I wholly agree that trying to prescribe difficulties is ridiculous. I don't think any but Ren, Gemina, and Velkellor have ever suggested specifically aiming for that, though, at least regarding healers. (Though you can find people asking for alternating "easy" jobs per gear class elsewhere, even on the Top Posts page right now...)
Most involved in healer threads on the official forums seem to simply be looking for the likes of "Easy to learn, but plenty thereafter to master, going so far as one wants to go (with this added throughput from mastery being largely excess to requirement, fairly intuitive steps to be taken towards increased mastery, and naturally diminishing returns at each step that inevitably make it still feasible to play all the healer jobs at once rather than being devoted to any single one)."
Personally, I prefer for job design to just keep giving player little tricks and techs they can play with wherever they can be found and would seem likely enjoyable. If it's so ridiculously finnicky that only <10 ms ping players with a perfect sense of timing could max it out, that might not be worth adding, but so long as there's a group that'd enjoy it larger than the difference to performance it'd make... cool; bring it on.
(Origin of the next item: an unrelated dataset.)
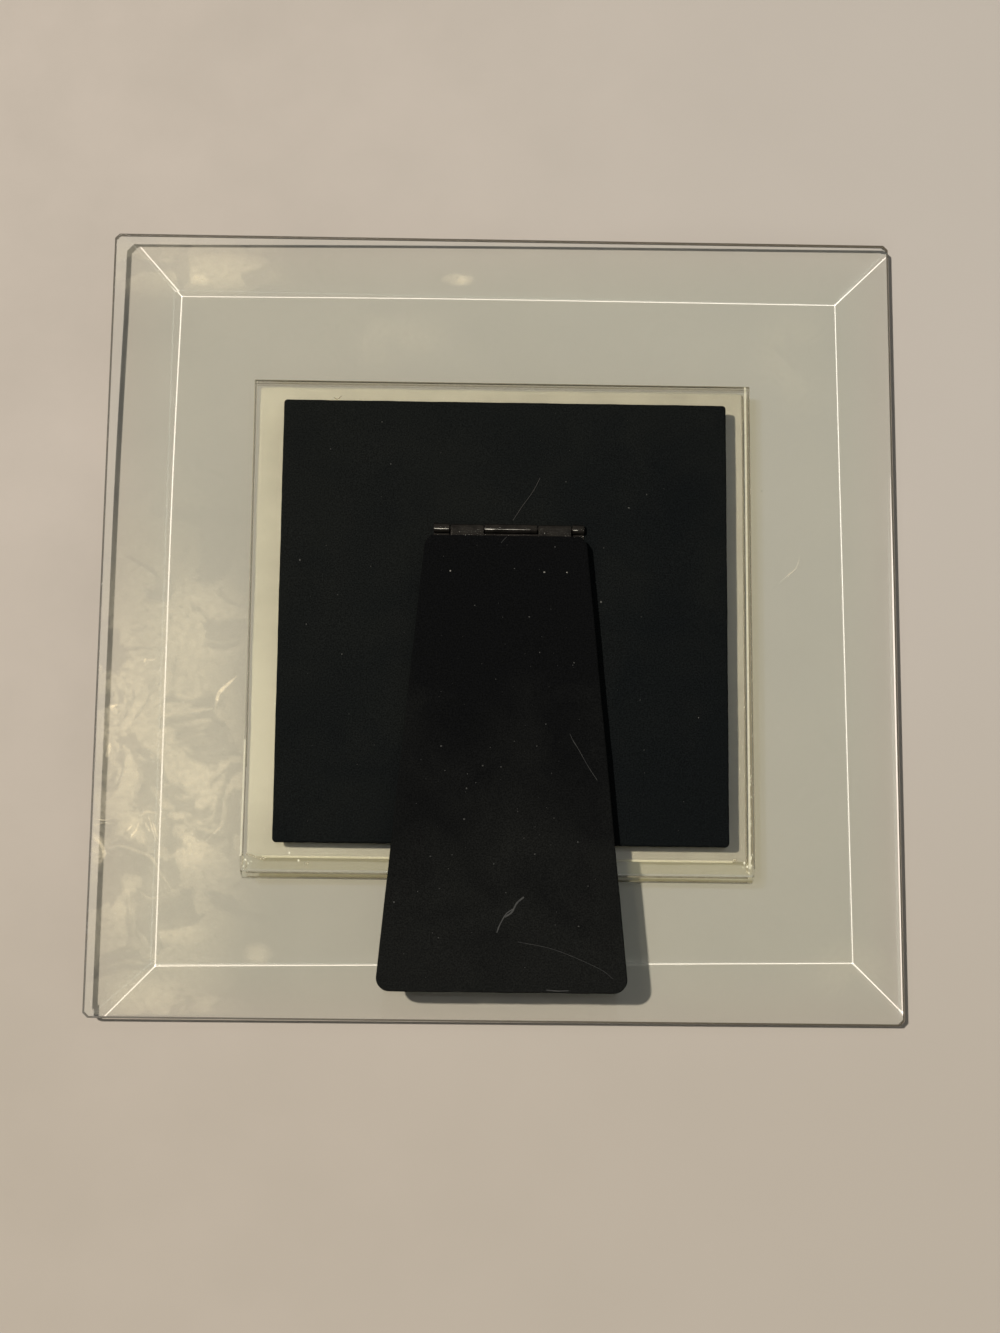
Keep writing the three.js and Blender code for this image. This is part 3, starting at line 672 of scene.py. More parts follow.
def mark(name, parts, finish, dark, light, grain, rough, alpha, mirror=0.5):
    """A fine mark in the acrylic that lamps shine past, such as a sawn edge or a craze line, of two
    colours, with its grain in millimetres, its roughness, how much it hides and how it mirrors."""
    surface = {"Roughness": rough, "Alpha": alpha, "Specular IOR Level": mirror}
    material = grained(finish, dark, linear(light), grain * MM, surface, lamps=ALL_LIGHT)
    piece_from(name, parts, material, "frame", "clear_acrylic")


def edge_lines(rows):
    """Thin flat lines, from rows of x, y, end x, end y, z and width, in millimetres."""
    paths = [np.linspace((x, y, z), (end_x, end_y, z), 30) for x, y, end_x, end_y, z, _ in rows]
    return [bead(path * MM, row[-1] * MM, 0.06 * MM) for path, row in zip(paths, rows)]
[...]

(It's worth noting here that the rewards for complexity inherently decrease as total/cumulative complexity increases. For example, mastering "Transpose lines" is quite literally harder than "keep your GCD rolling" but contributes only ~1% of the latter's contribution, in part because keeping that GCD rolling is the bottleneck for any uptime embonused by mastering Transpose lines. Similarly, knowing whether to start a fight with a double-Solar Blitz with this given party in this particular fight is going to make only a tiny difference compared to deliberate RoF alignments, which in turn are pretty inconsequential compared to even just hitting your CDs on CD, because each new means of reward can essentially only affect the benefits of its prior/more fundamental optimizations. Etc., etc.)
That said, you can have very real difference in difficulty as, on average, perceived across a large, randomized sample size of players. If it takes only a couple considerations to hit 80% of maximum throughput on one job, while such would net only 50% on another or need a few more and more complicated of considerations to reach that 80% performance... then, yeah, on average most players will find the second job more difficult. And if they then perform the same, there's an imbalance.
Easiest way to not have to face that to any significant extent: Just don't arbitrarily cap their skill ceilings or specifically aim to make a particular job "easy". At that point there's enough complexity, then, that subjective assessments of difficulty won't cluster significantly enough to say which job is easier/harder and, more importantly, they'll tend to perform more closely across varying skill levels, instead of one at best build OP for some and UP for others based on some threshold of effort/engagement.
I don’t think it’s accurate to say, for example, ‘Astrologian is the buff healer so that immediately precludes Scholar from all future buff or support skills’, ‘Sage is the dps healer so White Mages aren’t allowed to dps’. That wouldn’t make any sense either lol.
I agree, though the apt analogy would probably be more like "AST is the buff healer, so only they should have more than one type/form of buff" or "Sage is the DPS healer, so only they are allowed more than a very basic number of/interactions among offensive actions (i.e., so few as to be visually/mentally unobtrusive even to those who would rather just Malefic Spam)". A "Buffer healer" and a "healer with a single (type of) buff", and a "DPS healer" and a "Healer with (any) DPS", are quite different, after all. No one's asked to treat any category quite so broadly or with quite such mutual exclusion.